Okay, the title may be a bit misleading. We’re not (necessarily) talking about the world’s most sordid festivals here, but rather those where you’re most likely to get your clothes messed up. Keep your Sunday best well away from this lot…

La Tomatina

Touted as the world’s biggest food fight, La Tomatina reeks havoc yearly on the Spanish town of Bunol. Anywhere in the region of 50,000 revellers descend on Bunol to hurl squished tomatoes at each other (emptied out by the truckload in the town square). Tomato juice stains isn’t the only issue here: people are also wont to rip each other’s clothes off. Leave that Moss Bros suit back in the hotel…

Glastonbury

This year’s Glastonbury Festival is just around the corner. From it, we can expect top live acts, hordes of music fans, and the biggest mud bath of 2013. For whatever reason, even though it takes place in the height of summer, Glastonbury can never get by without a torrential downpour. When you combine that with hundreds of thousands of people trampling through fields, you get mud like you’ve never seen mud before. And believe us, that stuff stains. Oh, and if you don’t like dirt, it’s probably best to stay away from the Boryeong Mud Festival too.

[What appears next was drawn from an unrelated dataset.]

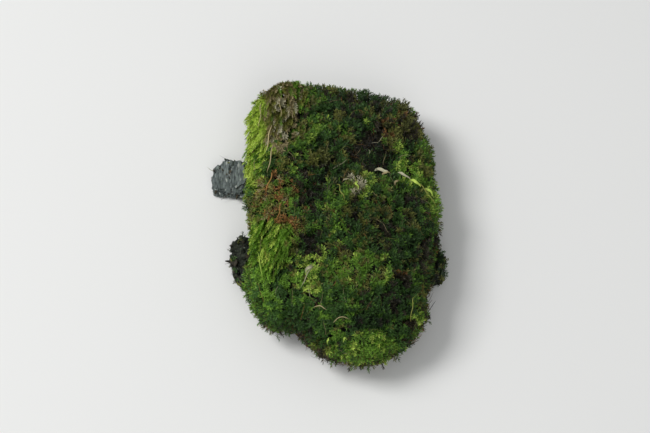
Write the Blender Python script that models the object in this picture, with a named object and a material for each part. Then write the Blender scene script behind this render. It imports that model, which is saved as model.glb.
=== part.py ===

Word Custard Pie Championship

Yup, the World Custard Pie Championship really exists. In fact, it claims to be inspired by our very own Charlie Chaplin, and takes place in our very own county of Kent (though people from all over the world get involved). Competitors join up in groups of four, and are judged on how many pies they can throw at each other in a given time. Apparently Pie ‘N’ Smash are the 2013 champions. Well done guys. Wouldn’t like to see the dry cleaning bill though…

Monkey Buffet Festival

Here is possibly the weirdest tourism stunt ever pulled. Annually, the Lopburi province, just north of Bangkok puts on the Monkey Buffet Festival; hungry primates numbering around 2,000 are let loose on a monumental buffet of fruit and veg. You can well imagine the upshot (it does indeed look like something out of the Jungle Book): well-dressed humans, stay well back!